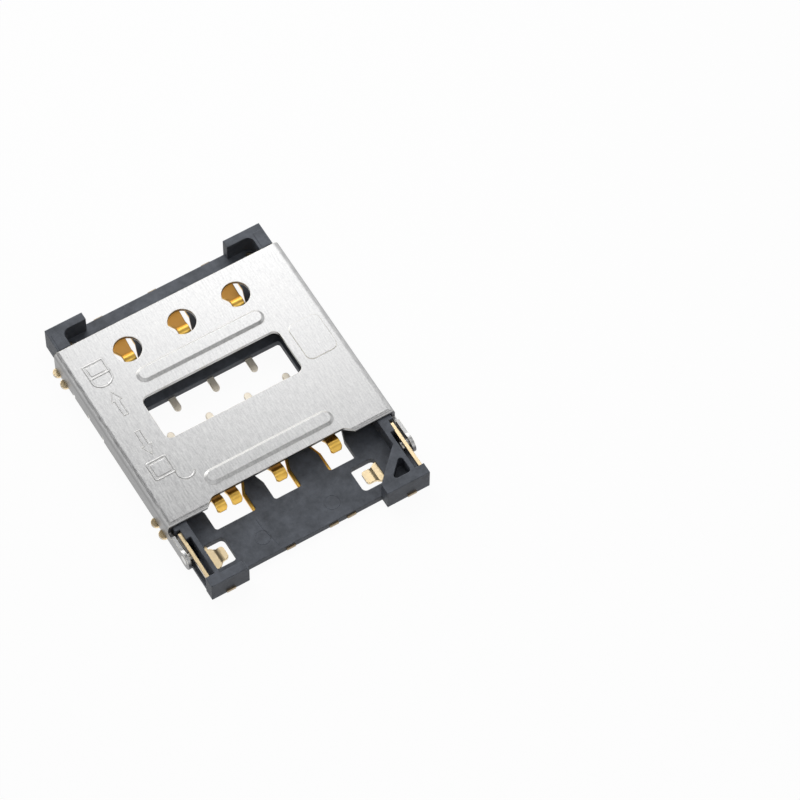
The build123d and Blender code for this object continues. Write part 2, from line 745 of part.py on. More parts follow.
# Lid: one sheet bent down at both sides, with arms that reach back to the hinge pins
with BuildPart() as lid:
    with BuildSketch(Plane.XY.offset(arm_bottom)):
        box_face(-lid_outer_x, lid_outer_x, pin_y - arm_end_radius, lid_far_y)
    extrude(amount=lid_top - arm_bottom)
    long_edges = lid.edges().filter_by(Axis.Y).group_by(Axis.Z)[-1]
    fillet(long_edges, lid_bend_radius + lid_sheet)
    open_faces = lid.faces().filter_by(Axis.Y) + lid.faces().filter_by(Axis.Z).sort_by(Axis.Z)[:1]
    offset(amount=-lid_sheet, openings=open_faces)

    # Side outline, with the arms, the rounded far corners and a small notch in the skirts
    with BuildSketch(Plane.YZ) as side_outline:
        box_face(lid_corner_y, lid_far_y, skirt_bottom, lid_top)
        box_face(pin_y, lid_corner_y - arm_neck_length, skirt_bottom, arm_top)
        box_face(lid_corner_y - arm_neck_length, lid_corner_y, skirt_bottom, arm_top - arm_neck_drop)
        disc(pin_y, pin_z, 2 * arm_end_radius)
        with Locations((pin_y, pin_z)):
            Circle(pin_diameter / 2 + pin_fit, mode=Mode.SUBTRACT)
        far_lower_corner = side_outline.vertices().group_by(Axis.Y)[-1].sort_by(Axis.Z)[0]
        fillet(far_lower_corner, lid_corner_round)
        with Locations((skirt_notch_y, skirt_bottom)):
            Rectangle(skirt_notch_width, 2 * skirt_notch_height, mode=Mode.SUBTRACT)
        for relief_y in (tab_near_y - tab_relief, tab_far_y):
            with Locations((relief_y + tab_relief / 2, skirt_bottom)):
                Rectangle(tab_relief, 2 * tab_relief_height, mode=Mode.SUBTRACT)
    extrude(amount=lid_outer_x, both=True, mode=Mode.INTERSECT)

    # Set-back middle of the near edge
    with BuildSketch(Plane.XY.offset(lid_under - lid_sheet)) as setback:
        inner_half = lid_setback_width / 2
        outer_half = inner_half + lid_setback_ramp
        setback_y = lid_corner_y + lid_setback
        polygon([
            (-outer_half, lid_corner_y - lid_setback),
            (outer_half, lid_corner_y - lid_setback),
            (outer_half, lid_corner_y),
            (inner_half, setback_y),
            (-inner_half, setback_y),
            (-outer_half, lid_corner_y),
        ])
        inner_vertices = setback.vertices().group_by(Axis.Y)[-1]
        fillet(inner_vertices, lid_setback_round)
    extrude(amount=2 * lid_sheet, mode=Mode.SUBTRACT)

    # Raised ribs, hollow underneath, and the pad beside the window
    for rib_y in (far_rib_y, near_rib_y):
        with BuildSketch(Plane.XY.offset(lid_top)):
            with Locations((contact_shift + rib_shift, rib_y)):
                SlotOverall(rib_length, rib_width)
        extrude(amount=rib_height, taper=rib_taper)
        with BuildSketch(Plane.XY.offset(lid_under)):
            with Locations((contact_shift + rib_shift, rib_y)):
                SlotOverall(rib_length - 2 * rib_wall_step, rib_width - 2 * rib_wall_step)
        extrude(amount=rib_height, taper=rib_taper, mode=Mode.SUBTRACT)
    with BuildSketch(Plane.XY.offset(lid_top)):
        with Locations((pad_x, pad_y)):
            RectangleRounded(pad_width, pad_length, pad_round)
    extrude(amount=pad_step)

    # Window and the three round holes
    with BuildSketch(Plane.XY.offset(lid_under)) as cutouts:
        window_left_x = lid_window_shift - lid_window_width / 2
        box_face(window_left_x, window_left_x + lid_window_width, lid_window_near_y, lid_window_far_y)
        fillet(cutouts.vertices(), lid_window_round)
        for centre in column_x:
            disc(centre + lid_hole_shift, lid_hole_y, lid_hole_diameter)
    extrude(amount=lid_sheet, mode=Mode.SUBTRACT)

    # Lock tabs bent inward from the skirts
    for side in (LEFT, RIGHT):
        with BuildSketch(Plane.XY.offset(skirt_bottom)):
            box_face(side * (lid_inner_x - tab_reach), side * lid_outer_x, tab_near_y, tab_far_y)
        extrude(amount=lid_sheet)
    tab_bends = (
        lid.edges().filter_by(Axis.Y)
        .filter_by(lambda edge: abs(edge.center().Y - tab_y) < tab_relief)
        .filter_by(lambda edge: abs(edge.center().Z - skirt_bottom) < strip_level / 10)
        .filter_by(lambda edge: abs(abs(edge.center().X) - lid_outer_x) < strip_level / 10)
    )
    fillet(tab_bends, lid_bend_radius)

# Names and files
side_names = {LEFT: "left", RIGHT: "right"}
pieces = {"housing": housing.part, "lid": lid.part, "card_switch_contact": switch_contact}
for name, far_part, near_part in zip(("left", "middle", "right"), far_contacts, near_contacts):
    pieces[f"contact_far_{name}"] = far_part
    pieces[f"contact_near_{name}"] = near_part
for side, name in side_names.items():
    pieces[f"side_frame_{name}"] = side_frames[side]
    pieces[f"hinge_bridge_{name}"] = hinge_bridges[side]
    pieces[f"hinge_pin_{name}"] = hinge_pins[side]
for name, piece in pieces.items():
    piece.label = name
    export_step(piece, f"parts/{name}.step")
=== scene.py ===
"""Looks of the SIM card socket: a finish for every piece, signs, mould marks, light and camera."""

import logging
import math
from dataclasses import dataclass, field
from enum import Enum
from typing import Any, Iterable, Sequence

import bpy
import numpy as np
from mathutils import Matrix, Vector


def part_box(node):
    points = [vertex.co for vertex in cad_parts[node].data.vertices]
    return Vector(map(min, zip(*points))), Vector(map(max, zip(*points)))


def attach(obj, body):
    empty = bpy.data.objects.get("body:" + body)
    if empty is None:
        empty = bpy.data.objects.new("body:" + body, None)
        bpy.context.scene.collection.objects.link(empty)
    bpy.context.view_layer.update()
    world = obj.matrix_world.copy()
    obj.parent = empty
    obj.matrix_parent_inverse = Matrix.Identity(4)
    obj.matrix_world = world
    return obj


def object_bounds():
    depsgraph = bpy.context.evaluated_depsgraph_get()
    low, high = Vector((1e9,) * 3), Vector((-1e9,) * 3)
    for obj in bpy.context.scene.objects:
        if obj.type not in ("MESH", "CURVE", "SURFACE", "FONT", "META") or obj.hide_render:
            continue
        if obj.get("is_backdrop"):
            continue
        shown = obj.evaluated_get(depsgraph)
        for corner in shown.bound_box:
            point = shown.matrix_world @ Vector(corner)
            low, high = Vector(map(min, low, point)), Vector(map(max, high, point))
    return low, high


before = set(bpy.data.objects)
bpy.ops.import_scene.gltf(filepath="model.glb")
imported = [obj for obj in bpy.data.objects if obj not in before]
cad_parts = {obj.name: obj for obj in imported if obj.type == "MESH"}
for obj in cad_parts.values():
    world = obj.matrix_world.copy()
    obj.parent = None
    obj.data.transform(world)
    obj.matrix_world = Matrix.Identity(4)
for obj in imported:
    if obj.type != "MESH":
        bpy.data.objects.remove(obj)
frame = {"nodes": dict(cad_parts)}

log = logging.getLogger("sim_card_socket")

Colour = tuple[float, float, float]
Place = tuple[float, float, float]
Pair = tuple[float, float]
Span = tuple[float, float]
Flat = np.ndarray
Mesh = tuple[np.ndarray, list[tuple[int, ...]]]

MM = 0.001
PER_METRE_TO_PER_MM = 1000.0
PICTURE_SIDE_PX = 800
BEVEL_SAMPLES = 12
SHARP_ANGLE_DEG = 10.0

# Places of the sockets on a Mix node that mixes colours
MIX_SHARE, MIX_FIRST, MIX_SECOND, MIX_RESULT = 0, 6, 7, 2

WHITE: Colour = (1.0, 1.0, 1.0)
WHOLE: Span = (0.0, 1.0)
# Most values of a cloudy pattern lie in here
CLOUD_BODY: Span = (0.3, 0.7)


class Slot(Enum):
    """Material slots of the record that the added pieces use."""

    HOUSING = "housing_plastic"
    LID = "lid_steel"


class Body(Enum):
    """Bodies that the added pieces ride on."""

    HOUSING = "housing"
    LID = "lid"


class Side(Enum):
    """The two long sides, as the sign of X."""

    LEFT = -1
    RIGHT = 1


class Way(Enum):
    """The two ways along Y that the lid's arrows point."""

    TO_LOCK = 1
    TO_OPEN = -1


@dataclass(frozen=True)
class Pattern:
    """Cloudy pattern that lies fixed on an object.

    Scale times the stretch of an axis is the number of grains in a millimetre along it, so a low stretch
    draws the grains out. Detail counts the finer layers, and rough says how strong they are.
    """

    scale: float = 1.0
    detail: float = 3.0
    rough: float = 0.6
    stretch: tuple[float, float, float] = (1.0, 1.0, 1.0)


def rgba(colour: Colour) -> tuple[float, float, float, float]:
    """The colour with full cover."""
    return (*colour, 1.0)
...
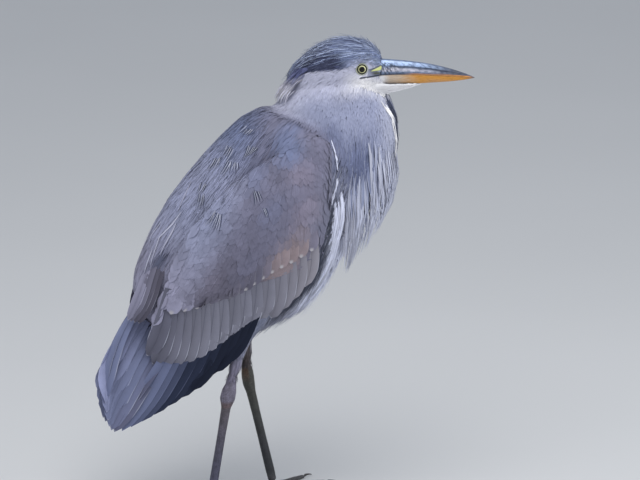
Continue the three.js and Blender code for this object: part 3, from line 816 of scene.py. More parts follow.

_What you need to do_
Copy the records above exactly, beginning at the line that contains "# Names and files" and stopping after the line that contains "shown = obj.evaluated_get(depsgraph)".

_Completed exercise_
# Names and files
side_names = {LEFT: "left", RIGHT: "right"}
pieces = {"housing": housing.part, "lid": lid.part, "card_switch_contact": switch_contact}
for name, far_part, near_part in zip(("left", "middle", "right"), far_contacts, near_contacts):
    pieces[f"contact_far_{name}"] = far_part
    pieces[f"contact_near_{name}"] = near_part
for side, name in side_names.items():
    pieces[f"side_frame_{name}"] = side_frames[side]
    pieces[f"hinge_bridge_{name}"] = hinge_bridges[side]
    pieces[f"hinge_pin_{name}"] = hinge_pins[side]
for name, piece in pieces.items():
    piece.label = name
    export_step(piece, f"parts/{name}.step")
=== scene.py ===
"""Looks of the SIM card socket: a finish for every piece, signs, mould marks, light and camera."""

import logging
import math
from dataclasses import dataclass, field
from enum import Enum
from typing import Any, Iterable, Sequence

import bpy
import numpy as np
from mathutils import Matrix, Vector


def part_box(node):
    points = [vertex.co for vertex in cad_parts[node].data.vertices]
    return Vector(map(min, zip(*points))), Vector(map(max, zip(*points)))


def attach(obj, body):
    empty = bpy.data.objects.get("body:" + body)
    if empty is None:
        empty = bpy.data.objects.new("body:" + body, None)
        bpy.context.scene.collection.objects.link(empty)
    bpy.context.view_layer.update()
    world = obj.matrix_world.copy()
    obj.parent = empty
    obj.matrix_parent_inverse = Matrix.Identity(4)
    obj.matrix_world = world
    return obj


def object_bounds():
    depsgraph = bpy.context.evaluated_depsgraph_get()
    low, high = Vector((1e9,) * 3), Vector((-1e9,) * 3)
    for obj in bpy.context.scene.objects:
        if obj.type not in ("MESH", "CURVE", "SURFACE", "FONT", "META") or obj.hide_render:
            continue
        if obj.get("is_backdrop"):
            continue
        shown = obj.evaluated_get(depsgraph)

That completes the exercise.